The Procurement Edge: Turn HR data into a precise demand forecast. By processing your workforce list through the API, logistics knows exactly how many units of each size to stock. You secure bulk discounts with confidence, accelerate the purchasing cycle, and eliminate the emergency re-order cycle that eats your margin every rollout.

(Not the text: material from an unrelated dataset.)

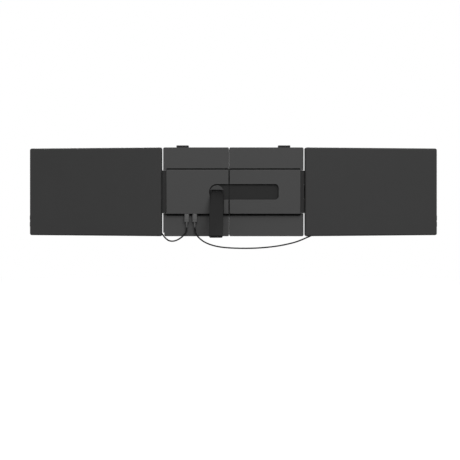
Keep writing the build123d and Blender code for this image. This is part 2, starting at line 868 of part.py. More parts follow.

Recommended API Configuration
| Parameter | Value | Reason |
|---|---|---|
anchors | body_height + body_mass | Standard HR data fields; PRIMARY_BOTH tier |
body_build_type | ATHLETIC | Physical and manual labour workforces trend toward higher lean mass than the general NHANES civilian population |
bundle | FULL_BODY | Workwear sizing draws from torso, arms, legs, hands, and feet simultaneously |
confidence_score_threshold | 75 | Retains all workwear-relevant FLESH dimensions (PRIMARY_BOTH FLESH ~78) |
target_region | Workforce deployment region | Accounts for regional body proportion differences — critical for multinational workforces |
For predominantly desk-based or office workforces, use
body_build_type: "CIVILIAN"instead.ATHLETICapplies the NHANES lean-mass adjustment;CIVILIANuses the general population baseline.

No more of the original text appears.